Homogénéisation de la production
Sur un plan plus général,continue Bourdieu, le champ journalistique, poussé par la logique de la concurrence, finit par proposer une production uniforme. Au lieu de produire de la différence, la logique du marché aboutit à tout homogénéiser.
Au-delà de l’uniformisation de l’information, la loi du marché provoque aussi des ravages du point de vue déontologique et politique. La sur-information, la montée en épingle d’une nouvelle, peut aboutir à des conséquences plus que regrettables. Le battage médiatique peut provoquer des réactions chez les politiques, qui se voient contraints de réagir et qui font passer une mesure ou une loi qui n'aurait pas été adoptée sans la pression des médias.
Le journalisme a un pouvoir d’influence. Mais il est lui-même soumis: à travers le champ journalistique, c’est la loi du marché, le commercial, qui s’impose.

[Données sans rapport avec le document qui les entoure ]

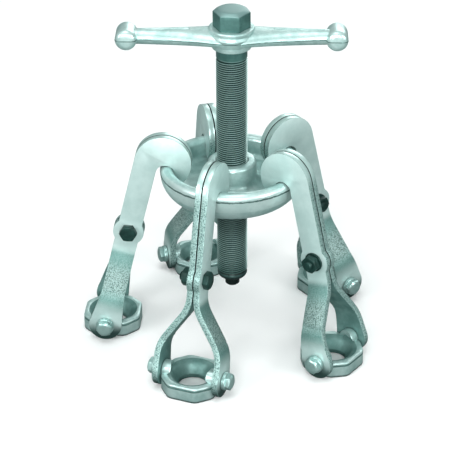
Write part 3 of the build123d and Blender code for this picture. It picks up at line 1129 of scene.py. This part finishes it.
# %% Plate edges
EDGE_SMOOTH_Z = 0.178
arm_edge, tree, shader, place = steel("arm_edge", 0.55)
torn = use(tree, speckle, place, Scale=950.0, Amount=0.53)
low_edge = band(tree, axis_value(tree, place, "Z"), EDGE_SMOOTH_Z, EDGE_SMOOTH_Z - 0.014)
tears = both(tree, torn.outputs["Mask"], low_edge)
sheared = mix_colours(tree, low_edge, (0.52, 0.70, 0.67), (0.38, 0.55, 0.525))
torn_colour = mix_colours(tree, tears, sheared, (0.05, 0.12, 0.108))
# Painted shade towards the bottom of the arm, next to the wheel.
low_shade = low_shade_mask(tree, place)
tree.links.new(mix_colours(tree, low_shade, torn_colour, PAINTED_SHADE), shader.inputs["Base Color"])
tree.links.new(scaled(tree, tears, 0.32, 0.6), shader.inputs["Roughness"])
bump(tree, shader, sums(tree, "MULTIPLY", torn.outputs["Height"], low_edge), 0.0004, 0.8)
print("material", arm_edge.name)

# %% [markdown]
# ### Plate arrises
# The narrow bevel between a face and an edge catches the light. It has a finish of its own, painted
# shade that is darker than the face and darkens further towards the hook.

# %% Plate arrises
arm_arris, tree, shader, place = steel("arm_arris", 0.5)
skin = use(tree, peel, place, Scale=500.0)
HOOK_LOW_Z, HOOK_HIGH_Z = 0.138, 0.158
# Painted shade: the arrises are darker than the faces, and darker still towards the hook.
hook_arris_shade = band(tree, axis_value(tree, place, "Z"), HOOK_LOW_Z, HOOK_HIGH_Z)
arris_shade = mix_colours(tree, skin.outputs["Mottle"], (0.20, 0.34, 0.32), (0.40, 0.56, 0.53))
tree.links.new(mix_colours(tree, hook_arris_shade, arris_shade, (0.11, 0.20, 0.185)), shader.inputs["Base Color"])
tree.links.new(scaled(tree, skin.outputs["Mottle"], 0.50, 0.38), shader.inputs["Roughness"])
bump(tree, shader, skin.outputs["Height"], 0.0001, 0.5)
print("material", arm_arris.name)

# %% [markdown]
# ### Plate insides
# The inner faces of the fork are painted a shaded dark grey. Above the fork the two plates lie close
# against each other, and what shows of the narrow gap is painted almost black as shade. The feet's
# seats and grooves and the foot screws' collars take this painted shade as well.

# %% Plate insides
painted_shade_steel, tree, shader, place = steel("painted_shade_steel", 0.45)
skin = use(tree, peel, place, Scale=300.0)
# Painted shade: the inner faces of the fork are painted dark grey.
inside_shade = mix_colours(tree, skin.outputs["Mottle"], (0.10, 0.21, 0.195), (0.20, 0.34, 0.32))
FORK_TOP_Z, CLOSED_Z = 0.078, 0.084
# Painted shade: what shows of the gap above the fork is painted almost black.
gap_shade = band(tree, axis_value(tree, place, "Z"), FORK_TOP_Z, CLOSED_Z)
tree.links.new(mix_colours(tree, gap_shade, inside_shade, (0.02, 0.04, 0.037)), shader.inputs["Base Color"])
tree.links.new(scaled(tree, skin.outputs["Mottle"], 0.50, 0.38), shader.inputs["Roughness"])
bump(tree, shader, skin.outputs["Height"], 0.00015, 0.6)
print("material", painted_shade_steel.name)

# %% [markdown]
# ### Blackened steel
# Bolts, washers, nuts and the tip are blackened and oiled. A low metallic value and a weak
# reflection keep them dark, where a plain dark metal would mirror the lights.

# %% Blackened steel
black, tree, shader, place = steel("blackened_steel", 0.3)
shader.inputs["Specular IOR Level"].default_value = 0.3
skin = use(tree, peel, place, Scale=700.0)
oxide = mix_colours(tree, skin.outputs["Mottle"], (0.006, 0.026, 0.022), (0.016, 0.054, 0.047))
# Painted shade: the tip is darker towards the bottom, next to the wheel.
TIP_LIT_Z, TIP_DARK_Z = 0.060, 0.051
near_wheel = band(tree, axis_value(tree, place, "Z"), TIP_LIT_Z, TIP_DARK_Z)
tree.links.new(mix_colours(tree, near_wheel, oxide, (0.006, 0.012, 0.011)), shader.inputs["Base Color"])
tree.links.new(scaled(tree, skin.outputs["Mottle"], 0.46, 0.34), shader.inputs["Roughness"])
bump(tree, shader, skin.outputs["Height"], 0.00006, 0.5)
print("material", black.name)

# %% [markdown]
# ### Screw steel
# Oil fills the roots of the thread, and use rubs the crests bright. The distance from the axis
# tells a crest from a root, so no pattern has to be wrapped round the ridges. A painted highlight
# makes the domed top of the hexagon bright, as light from above would. Painted shade darkens the
# screw just under the dish and towards its bottom, next to the wheel.

# %% Screw steel, worn bright on the thread's crests
HEX_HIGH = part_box("spindle")[1][2]
screw_steel, tree, shader, place = steel("screw_steel", 0.5)
skin = use(tree, peel, place, Scale=600.0)
oiled = mix_colours(tree, skin.outputs["Mottle"], (0.050, 0.130, 0.118), (0.085, 0.195, 0.180))
radius, height = from_axis(tree, place), axis_value(tree, place, "Z")
below_neck = band(tree, height, (NECK_LOW + 1) * MM, NECK_LOW * MM)
crest = both(tree, band(tree, radius, 0.01275, 0.0133), below_neck)
crest = both(tree, crest, band(tree, height, 0.054, 0.075))
root = both(tree, band(tree, radius, 0.0128, 0.0123), band(tree, radius, 0.0110, 0.0118))
dark_root = mix_colours(tree, root, oiled, (0.010, 0.026, 0.023))
# Painted highlight on the domed top of the hexagon.
dome = band(tree, height, HEX_HIGH - 0.0034, HEX_HIGH - 0.0022)
screw_wear_and_painted_light = mix_colours(tree, crest, dark_root, (0.36, 0.52, 0.49))
screw_wear_and_painted_light = mix_colours(tree, dome, screw_wear_and_painted_light, (0.19, 0.31, 0.30))
# Painted shade just under the dish and towards the bottom, next to the wheel.
shaded_end = both(tree, band(tree, height, 0.128, 0.122), band(tree, height, 0.085, 0.115))
near_wheel = band(tree, height, 0.062, 0.052)
lower_screw = mix_colours(tree, sums(tree, "MULTIPLY", shaded_end, 0.6), screw_wear_and_painted_light, (0.012, 0.028, 0.026))
screw_wear_and_painted_light = mix_colours(tree, near_wheel, lower_screw, (0.008, 0.018, 0.017))
tree.links.new(screw_wear_and_painted_light, shader.inputs["Base Color"])
tree.links.new(scaled(tree, crest, 0.44, 0.34), shader.inputs["Roughness"])
bump(tree, shader, skin.outputs["Height"], 0.00006, 0.5)
print("material", screw_steel.name)

# %% [markdown]
# ### Bright turned steel
# The screws of the feet are turned from bar and plated, so theirs is the smoothest finish, with
# only a very fine bump.

# %% Bright turned steel
bright, tree, shader, place = steel("bright_steel", 0.75)
skin = use(tree, peel, place, Scale=600.0)
turned_zinc = mix_colours(tree, skin.outputs["Mottle"], (0.30, 0.46, 0.44), (0.48, 0.65, 0.63))
tree.links.new(turned_zinc, shader.inputs["Base Color"])
tree.links.new(scaled(tree, skin.outputs["Mottle"], 0.38, 0.28), shader.inputs["Roughness"])
bump(tree, shader, skin.outputs["Height"], 0.00005, 0.5)
print("material", bright.name)

# %% [markdown]
# ## Everything in its place
# Each piece takes its material, replaces its plain solid, and rides on the body that the solid belongs
# to.

# %% Materials and bodies
finishes = {"zinc_forging": forging, "blackened_steel": black, "bright_steel": bright}
own_finish = {"hub_plate": dish_steel, "spindle": screw_steel}
for piece, node, body, slot in pieces:
    if not piece.data.materials:
        piece.data.materials.append(own_finish.get(node) or finishes[slot])
    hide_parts(node)
    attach(piece, body)
for node, solid in frame["nodes"].items():
    solid.data.materials.clear()
    solid.data.materials.append(forging)
print("triangles", sum(len(face.vertices) - 2 for piece, *rest in pieces for face in piece.data.polygons))

# %% [markdown]
# ## Floor and light
# A plain pale floor fills the view. Metal mirrors what stands round it, and a white floor would light
# every underside and wash the shape out. The floor is therefore pale where the camera sees it and dark
# where it only throws light back. The broad light in front does most of the work. Softer ones stand at
# both sides, above and behind, so that every face has something to mirror.

# %% Floor
clear_selection()
bpy.ops.mesh.primitive_plane_add(size=12, location=(0, 0, -0.0001))
floor = bpy.context.object
floor.name = "floor"
paint = bpy.data.materials.new("floor_paint")
paint.use_nodes = True
nodes, links = paint.node_tree.nodes, paint.node_tree.links
nodes.remove(nodes["Principled BSDF"])
seen, bounced = nodes.new("ShaderNodeBsdfDiffuse"), nodes.new("ShaderNodeBsdfDiffuse")
seen.inputs["Color"].default_value = (0.98, 0.955, 0.96, 1)
bounced.inputs["Color"].default_value = (0.18, 0.21, 0.205, 1)
chooser = nodes.new("ShaderNodeMixShader")
links.new(nodes.new("ShaderNodeLightPath").outputs["Is Camera Ray"], chooser.inputs[0])
links.new(bounced.outputs[0], chooser.inputs[1])
links.new(seen.outputs[0], chooser.inputs[2])
links.new(chooser.outputs[0], nodes["Material Output"].inputs["Surface"])
floor.data.materials.append(paint)


# %% Lights
MIDDLE = Vector((0, 0, 0.13))


def softbox(name, spot, size, power):
    """A square area light that faces the middle of the puller."""
    bpy.ops.object.light_add(type="AREA", location=spot)
    lamp = bpy.context.object
    lamp.name = name
    lamp.data.size = size
    lamp.data.energy = power
    lamp.data.color = (0.965, 1.0, 0.995)
    aim = MIDDLE - Vector(spot)
    lamp.rotation_euler = aim.to_track_quat("-Z", "Y").to_euler()
    return lamp


softbox("top", (-0.2, -0.3, 2.0), 1.2, 12)
softbox("key", (-1.7, -1.3, 1.0), 0.9, 20)
softbox("front", (-0.1, -2.3, 0.7), 1.1, 40)
softbox("right", (1.9, -1.5, 0.9), 0.9, 24)
softbox("back", (0.6, 1.9, 0.9), 1.2, 13)
world = bpy.data.worlds.new("studio")
bpy.context.scene.world = world
world.use_nodes = True
nodes, links = world.node_tree.nodes, world.node_tree.links
sky_place = nodes.new("ShaderNodeTexCoord")
sky_split = nodes.new("ShaderNodeSeparateXYZ")
links.new(sky_place.outputs["Generated"], sky_split.inputs[0])
sky_ramp = nodes.new("ShaderNodeMapRange")
for label, value in (("From Min", -0.1), ("From Max", 0.9), ("To Min", 0.20), ("To Max", 0.60)):
    sky_ramp.inputs[label].default_value = value
links.new(sky_split.outputs["Z"], sky_ramp.inputs["Value"])
links.new(sky_ramp.outputs["Result"], nodes["Background"].inputs["Strength"])
nodes["Background"].inputs["Color"].default_value = (0.90, 1.0, 0.985, 1)
bpy.context.scene.view_settings.view_transform = "Standard"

Ce qui entraîne un problème de légitimité. On a la légitimité médiatique, d'une part, et la légitimité propre à chaque champ. Les deux ne se recoupent pas forcément et cela contribue à créer un flou pour le profane. Cette confusion fait apparaître, selon Bourdieu (5), une catégorie mixte. Des gens qui jouent sur les deux légitimités à la fois: n’étant pas assez compétents dans leur domaine pour être reconnus par leurs pairs, ces personnes vont trouver dans les médias une légitimité externe.
Les conditions de diffusion sont liées au marché: pour avoir une large audience, il faut que ce soit «vendeur ».